The whale's death has also stoked debate about digital sovereignty in marine conservation. Danish authorities used satellite tags to track the carcass, but data was shared slowly with German counterparts due to national security concerns. 'This is absurd,' said Dr. Lars Nielsen, a bioacoustician at Aarhus University. 'We are hoarding data while animals die. There needs to be a EU-wide database for real-time tracking of distressed whales, accessible to all rescue teams. It's about saving lives, not protecting national secrets.' The incident is a microcosm of larger tensions between innovation and regulation. Autonomous drones could have monitored the whale from the air, but cross-border flight permissions were denied. AI models trained on stranding patterns could have predicted the animal's trajectory, but no algorithm exists to integrate weather, current, and species data across jurisdictions.
For now, the whale's carcass will be buried on a remote dune, a grim monument to what happens when good intentions meet fragmentary governance. 'We are not asking for a fortune,' said Marsh. 'Just a commitment to standardised training, open data, and a shared sense of responsibility. This whale did not die because of a lack of technology. It died because we lack the collective will to use it wisely.' As the tide washes over the empty beach, one thing is clear: the digital age has given us the tools to prevent such tragedies. What remains missing is the human architecture to deploy them.

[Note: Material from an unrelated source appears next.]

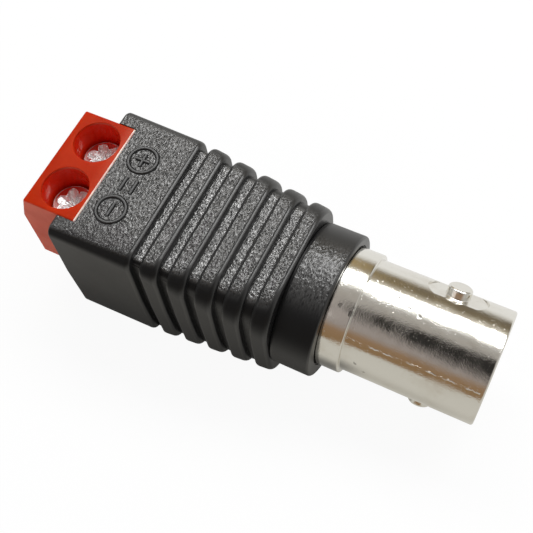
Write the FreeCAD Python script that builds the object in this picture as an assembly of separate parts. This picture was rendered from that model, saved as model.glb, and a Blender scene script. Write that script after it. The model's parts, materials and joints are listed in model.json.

The UK, which has invested heavily in its own stranding network, now finds itself in an awkward position. Some MPs are calling for the government to offer assistance to neighbouring countries, but the Brexit era has cooled cross-Channel cooperation. 'We used to share protocols with Germany through EU funding,' said a former DEFRA official who asked not to be named. 'Now we rely on ad hoc WhatsApp groups. It's not enough.' With climate change likely to increase strandings, the question is no longer whether we can save whales, but whether we have the political maturity to try.